A Covid-19 usa uma “porta dos fundos” secreta para infetar o nosso cérebro

Um novo estudo sugere que o SARS-CoV-2 – o vírus que causa a Covid-19 – pode preferencialmente utilizar uma “porta das traseiras”, nas células, para infetar o nosso cérebro.

Os cientistas já suspeitavam que o SARS-CoV-2 poderia entrar no sistema nervoso central, mas o mecanismo de como o vírus se movia do trato respiratório para o cérebro permaneciam até então, desconhecido.

No novo estudo, publicado na semana passada Nature Microbiology, os investigadores conseguiram identificar mutações na proteína spike do vírus – essencial para a entrada nas células humanas ao ligar-se à molécula ACE2 na superfície celular.

Judd Hultquist, da Northwestern University, que fez parte da investigação, explicou à Live Science que o vírus pode entrar numa célula de duas maneiras: pela superfície (porta da frente) ou internamente (porta das traseiras).

“A proteína spike do SARS-CoV-2 reveste o exterior do vírus e permite-lhe entrar numa célula.
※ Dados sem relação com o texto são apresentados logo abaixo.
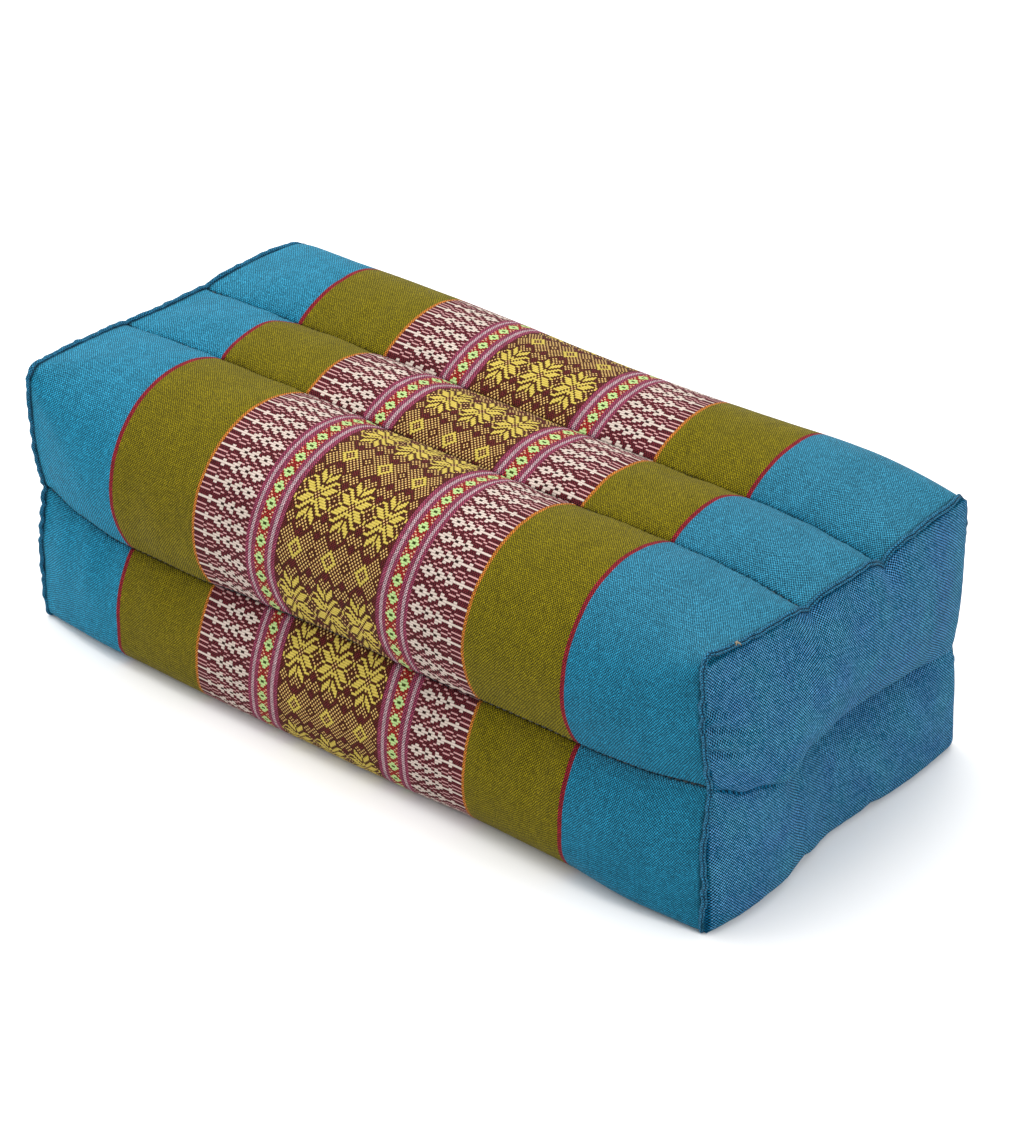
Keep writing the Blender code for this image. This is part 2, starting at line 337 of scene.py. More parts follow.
def linear(colour):
    """A colour as in a picture, 0 to 255, for the nodes. A value stays as it is."""
    if isinstance(colour, Value):
        return colour
    shares = [part / 255 for part in colour]
    return tuple(s / 12.92 if s <= 0.04045 else ((s + 0.055) / 1.055) ** 2.4 for s in shares) + (1.0,)


# ---------------------------------------------------------------- woven pattern, in chart cells

# One quarter of the star band, from the middle of a star (first row, first column) to the middle of the lattice
# below it (last row). It is mirrored both ways. X is a yellow float.
CELL = 0.895
STAR_COLUMNS = 10
STAR_ROWS = 22
STAR_CHART = (
    ".X....XX..X",
    "X.XXXX..X..",
    ".X.XXXX..X.",
    "XXX.XXXX..X",
    "X.XX.XXXX.X",
    "...XX....X.",
    ".X..XX..X..",
    ".XX..XXX...",
    ".XXX.......",
    "X.XXX...X..",
    "X..XX..X.X.",
    ".X..X.X.X.X",
    "X.X....X.X.",
    ".X.X....X..",
    "..X...X....",
    ".....X.X...",
    "....X.X.X..",
    "...X.X.X.X.",
    "X.X.X.X.X.X",
    "XX.X.X.X.X.",
    ".XX.X.X.X..",
    "X.XX.X.X..X",
    ".X.XX.X..X.",
)
# The white band beside it, from the stripes outwards: three flowers, a cross and dashes. Each row is used several
# times in a repeat. The ring of green flowers between the stripes has its own rows, from its middle outwards.
WHITE_ROWS = {
    "flower 0": "XX.XX.XX.XXXXXXX",
    "flower 1": ".XXX.XX.XX..X...",
    "flower 2": "..X..X..X.......",
    "dash 1": "X...X..X..XX.XXX",
    "dash 2": ".X.X..X..X..X...",
    "": "................",
}
RING_ROWS = {
    "flower 0": ".XX.",
    "flower 1": "XX..",
    "flower 2": "X...",
    "dash 1": "..X.",
    "dash 2": ".X..",
    "": "....",
}
# Dark middles of the flowers, on the rows of "flower 0"
WHITE_MIDDLES = "..X..X..X......."
RING_MIDDLES = "X..."
# Thick row and thin row for each row of the repeat
HALF_FLOWER = (("flower 0", ""), ("flower 1", ""), ("flower 2", ""), ("", "dash 1"), ("", "dash 2"))
FLOWER_REPEAT = (2 * (HALF_FLOWER + (("flower 2", "dash 1"), ("flower 1", "")))
                 + HALF_FLOWER + (("", "dash 1"), ("flower 2", ""), ("flower 1", "")))
FLOWER_OFFSET = 4
WHITE_CELL = 1.7875
RING_MIDDLE = 36.0
RING_COLUMNS = 4
# Powers of two above each chart's sets of bits
STAR_SCALE, WHITE_SCALE, RING_SCALE = 4096, 65536, 16
# Part of its row's height that a dash of the white band, or of the ring, takes up
DASH_HEIGHT = (0.02, 0.62)
SPOT_HEIGHT = (0.1, 0.65)
# How much of its cell a float that stands alone leaves bare, from 0 to 1
BEAD = 0.30

# Warp stripes from the middle out: name, where each ends (mm)
STRIPES = (
    ("stars", 27.8), ("magenta", 29.8), ("grey", 31.5), ("magenta", 33.3), ("red", 38.7), ("magenta", 40.8),
    ("grey", 42.3), ("magenta", 44.0), ("white", 72.6), ("orange", 74.0), ("olive", 120.1), ("line", 122.1),
    ("blue", 400.0),
)
STARS_END = 27.4
WHITE_BAND = (44.0, 72.6)
STRIPE_COLOURS = {
    "stars": (86, 28, 26),
    "magenta": (136, 58, 82),
    "grey": (170, 142, 148),
    "red": (142, 36, 30),
    "white": (86, 26, 33),
    "orange": (178, 108, 38),
    "olive": (112, 101, 5),
    "line": (132, 30, 40),
    "blue": (29, 116, 147),
}
LEFT_BLUE = (31, 128, 161)
# The blue is painted paler and greyer on top, a painted sheen of the light from above
TOP_SHEEN_BLUE = (47, 121, 149)
TOP_SHEEN_LEFT_BLUE = (42, 126, 157)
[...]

Normalmente, o vírus pode entrar na célula de duas maneiras: ou na superfície da célula (através da porta da frente) ou internamente depois de ser levado para dentro da célula (através da porta dos fundos)”, explicou.

O sítio de clivagem da furina – uma parte crucial da proteína spike – facilita a entrada pela porta da frente. Contudo, se este sítio sofrer mutação ou for removido, o vírus fica limitado à via da porta traseira.

Se, por um lado, as células das vias respiratórias e dos pulmões são altamente suscetíveis ao SARS-CoV-2, permitindo a entrada do vírus por ambas as vias; por outro, para infetar o cérebro, o vírus parece precisar da via da porta traseira.

Experiências em ratinhos geneticamente modificados – cujas células produzem ACE2 humano – revelaram que a mutação no sítio de clivagem da furina aumentou significativamente a infeção das células cerebrais.

“Descobrimos que os ratinhos infetados com o SARS-CoV-2 normal tinham alguma infeção no cérebro, mas que havia muito mais células infetadas quando o vírus tinha uma mutação no local de clivagem da furina”, explicou Hultquist.

Como refere a Live Science, embora ainda não seja possível dizer se estas células infetadas são responsáveis pelos sintomas neurológicos da Covid-19, a equipa de investigação observou taxas elevadas de infeção nas células do hipocampo e do córtex pré-motor, que estão associadas à memória e ao movimento, respetivamente.

Esta descoberta vem ajudar a explicar os vários sintomas neurológicos como fadiga, nevoeiro cerebral, tonturas e perda de olfato ou paladar, observados em muitas pessoas, durante ou após a infeção.

Serão agora necessários mais estudos, para verificar se o mesmo mecanismo ocorreo em humanos. Judd Hultquist destaca que entender como o vírus entra no cérebro poderá abrir novas possibilidades de tratamento para os efeitos neurológicos da Covid-19.

“Saber que o vírus precisa da porta dos fundos para infetar o cérebro oferece oportunidades únicas para pará-lo. As pequenas moléculas que bloqueiam esta via podem ser particularmente eficazes na prevenção da infeção do cérebro e das complicações que daí advêm. O próximo desafio será descobrir não só quais os medicamentos mais capazes de o fazer, mas também quais os que conseguem chegar ao cérebro”, conclui o especialista.